What needs to be done:
Reproduce only the lines of the material below that start at the line containing "Reconstruct the object" and stop at the line containing "FULL_HEIGHT = 101.0". Keep both end lines.

Data records:
********
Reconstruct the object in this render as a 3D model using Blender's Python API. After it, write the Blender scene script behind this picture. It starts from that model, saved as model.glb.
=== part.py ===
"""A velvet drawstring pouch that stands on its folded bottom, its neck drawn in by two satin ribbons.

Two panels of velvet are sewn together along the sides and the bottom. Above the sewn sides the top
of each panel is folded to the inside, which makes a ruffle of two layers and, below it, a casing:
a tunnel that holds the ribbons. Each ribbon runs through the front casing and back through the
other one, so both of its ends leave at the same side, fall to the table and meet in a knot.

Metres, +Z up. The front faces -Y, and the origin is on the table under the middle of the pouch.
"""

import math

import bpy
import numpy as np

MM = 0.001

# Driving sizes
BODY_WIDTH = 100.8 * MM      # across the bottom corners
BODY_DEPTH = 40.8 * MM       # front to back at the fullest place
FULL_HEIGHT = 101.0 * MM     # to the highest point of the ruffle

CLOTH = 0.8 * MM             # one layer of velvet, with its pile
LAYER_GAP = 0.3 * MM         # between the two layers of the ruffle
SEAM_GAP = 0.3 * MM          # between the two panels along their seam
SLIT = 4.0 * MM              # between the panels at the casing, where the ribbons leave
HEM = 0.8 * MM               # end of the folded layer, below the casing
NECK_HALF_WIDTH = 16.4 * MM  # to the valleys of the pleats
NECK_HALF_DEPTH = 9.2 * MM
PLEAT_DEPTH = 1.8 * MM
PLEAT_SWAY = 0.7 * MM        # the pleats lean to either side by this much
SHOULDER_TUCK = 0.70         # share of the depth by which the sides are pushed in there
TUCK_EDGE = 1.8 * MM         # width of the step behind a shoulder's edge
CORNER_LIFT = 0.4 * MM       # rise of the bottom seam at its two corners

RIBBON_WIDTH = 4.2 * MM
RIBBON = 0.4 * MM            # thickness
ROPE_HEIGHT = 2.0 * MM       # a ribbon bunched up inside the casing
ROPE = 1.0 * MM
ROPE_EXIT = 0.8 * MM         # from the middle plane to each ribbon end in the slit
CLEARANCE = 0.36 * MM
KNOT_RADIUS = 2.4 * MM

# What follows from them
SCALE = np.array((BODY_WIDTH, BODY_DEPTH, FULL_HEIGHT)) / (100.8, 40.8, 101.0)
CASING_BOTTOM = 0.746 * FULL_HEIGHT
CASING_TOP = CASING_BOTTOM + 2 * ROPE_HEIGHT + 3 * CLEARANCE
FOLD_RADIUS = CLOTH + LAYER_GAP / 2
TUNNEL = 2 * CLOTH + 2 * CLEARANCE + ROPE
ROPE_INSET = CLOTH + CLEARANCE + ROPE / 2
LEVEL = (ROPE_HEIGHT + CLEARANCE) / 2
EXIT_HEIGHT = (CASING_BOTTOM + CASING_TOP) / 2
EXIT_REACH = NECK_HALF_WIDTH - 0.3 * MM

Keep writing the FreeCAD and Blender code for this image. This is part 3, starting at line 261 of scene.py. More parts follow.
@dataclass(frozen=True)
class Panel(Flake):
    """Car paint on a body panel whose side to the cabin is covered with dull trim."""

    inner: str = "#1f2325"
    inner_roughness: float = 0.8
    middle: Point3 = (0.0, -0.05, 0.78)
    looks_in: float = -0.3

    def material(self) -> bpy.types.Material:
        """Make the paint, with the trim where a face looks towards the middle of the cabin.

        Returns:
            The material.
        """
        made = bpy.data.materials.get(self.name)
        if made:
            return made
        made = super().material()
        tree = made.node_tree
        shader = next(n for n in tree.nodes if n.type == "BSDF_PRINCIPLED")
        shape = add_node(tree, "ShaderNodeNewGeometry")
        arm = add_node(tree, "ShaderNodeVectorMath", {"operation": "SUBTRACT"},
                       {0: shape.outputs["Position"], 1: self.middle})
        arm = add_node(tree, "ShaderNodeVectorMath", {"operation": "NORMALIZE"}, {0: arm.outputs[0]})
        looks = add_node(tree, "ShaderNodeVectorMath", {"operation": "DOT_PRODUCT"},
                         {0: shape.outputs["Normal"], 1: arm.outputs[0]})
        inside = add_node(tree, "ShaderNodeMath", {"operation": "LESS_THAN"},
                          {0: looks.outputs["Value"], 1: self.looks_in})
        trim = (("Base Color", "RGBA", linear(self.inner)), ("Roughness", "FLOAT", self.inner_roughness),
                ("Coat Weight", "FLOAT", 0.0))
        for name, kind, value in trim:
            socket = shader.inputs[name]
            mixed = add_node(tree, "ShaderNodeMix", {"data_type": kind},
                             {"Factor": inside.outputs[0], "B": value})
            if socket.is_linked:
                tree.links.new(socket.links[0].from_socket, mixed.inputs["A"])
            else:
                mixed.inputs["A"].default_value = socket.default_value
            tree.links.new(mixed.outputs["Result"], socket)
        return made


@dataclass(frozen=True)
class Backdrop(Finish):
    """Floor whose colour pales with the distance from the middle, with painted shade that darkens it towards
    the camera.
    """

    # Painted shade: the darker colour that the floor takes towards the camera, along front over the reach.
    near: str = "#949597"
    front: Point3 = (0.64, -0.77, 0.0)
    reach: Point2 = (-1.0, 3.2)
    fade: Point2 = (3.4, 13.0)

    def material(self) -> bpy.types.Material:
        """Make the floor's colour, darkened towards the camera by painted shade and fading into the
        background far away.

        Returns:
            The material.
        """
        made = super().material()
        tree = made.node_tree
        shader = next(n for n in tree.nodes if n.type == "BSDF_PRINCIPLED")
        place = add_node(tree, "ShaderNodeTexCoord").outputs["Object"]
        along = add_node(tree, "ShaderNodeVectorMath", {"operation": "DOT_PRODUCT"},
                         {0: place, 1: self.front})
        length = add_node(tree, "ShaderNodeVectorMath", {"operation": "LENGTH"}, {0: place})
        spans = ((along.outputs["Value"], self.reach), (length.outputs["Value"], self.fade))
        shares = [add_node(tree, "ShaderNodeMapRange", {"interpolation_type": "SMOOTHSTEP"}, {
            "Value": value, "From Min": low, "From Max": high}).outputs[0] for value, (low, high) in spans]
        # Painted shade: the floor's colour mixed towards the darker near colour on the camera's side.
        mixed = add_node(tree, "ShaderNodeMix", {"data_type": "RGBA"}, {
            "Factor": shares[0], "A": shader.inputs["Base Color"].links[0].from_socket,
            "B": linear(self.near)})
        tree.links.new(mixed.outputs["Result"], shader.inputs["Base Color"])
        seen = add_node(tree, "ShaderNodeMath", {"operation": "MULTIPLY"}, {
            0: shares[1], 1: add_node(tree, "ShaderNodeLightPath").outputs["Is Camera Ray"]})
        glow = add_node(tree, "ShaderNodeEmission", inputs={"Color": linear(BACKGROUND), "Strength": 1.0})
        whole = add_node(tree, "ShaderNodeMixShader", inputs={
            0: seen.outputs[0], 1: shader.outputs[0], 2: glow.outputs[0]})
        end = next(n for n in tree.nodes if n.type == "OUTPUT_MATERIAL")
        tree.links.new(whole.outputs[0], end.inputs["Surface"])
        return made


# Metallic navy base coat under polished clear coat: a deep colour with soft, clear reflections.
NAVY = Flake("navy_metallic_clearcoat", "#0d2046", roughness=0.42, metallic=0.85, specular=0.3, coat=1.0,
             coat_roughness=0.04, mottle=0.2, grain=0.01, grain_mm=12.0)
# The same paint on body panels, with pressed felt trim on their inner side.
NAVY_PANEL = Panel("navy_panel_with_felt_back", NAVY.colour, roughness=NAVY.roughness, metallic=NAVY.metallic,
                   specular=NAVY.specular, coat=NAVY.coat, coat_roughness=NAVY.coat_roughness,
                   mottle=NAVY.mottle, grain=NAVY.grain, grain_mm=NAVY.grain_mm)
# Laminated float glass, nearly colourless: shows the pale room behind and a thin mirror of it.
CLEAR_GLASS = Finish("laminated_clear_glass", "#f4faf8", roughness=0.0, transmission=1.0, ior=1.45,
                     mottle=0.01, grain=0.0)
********
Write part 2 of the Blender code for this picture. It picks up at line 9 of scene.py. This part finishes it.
********
Written solution:
Reconstruct the object in this render as a 3D model using Blender's Python API. After it, write the Blender scene script behind this picture. It starts from that model, saved as model.glb.
=== part.py ===
"""A velvet drawstring pouch that stands on its folded bottom, its neck drawn in by two satin ribbons.

Two panels of velvet are sewn together along the sides and the bottom. Above the sewn sides the top
of each panel is folded to the inside, which makes a ruffle of two layers and, below it, a casing:
a tunnel that holds the ribbons. Each ribbon runs through the front casing and back through the
other one, so both of its ends leave at the same side, fall to the table and meet in a knot.

Metres, +Z up. The front faces -Y, and the origin is on the table under the middle of the pouch.
"""

import math

import bpy
import numpy as np

MM = 0.001

# Driving sizes
BODY_WIDTH = 100.8 * MM      # across the bottom corners
BODY_DEPTH = 40.8 * MM       # front to back at the fullest place
FULL_HEIGHT = 101.0 * MM     # to the highest point of the ruffle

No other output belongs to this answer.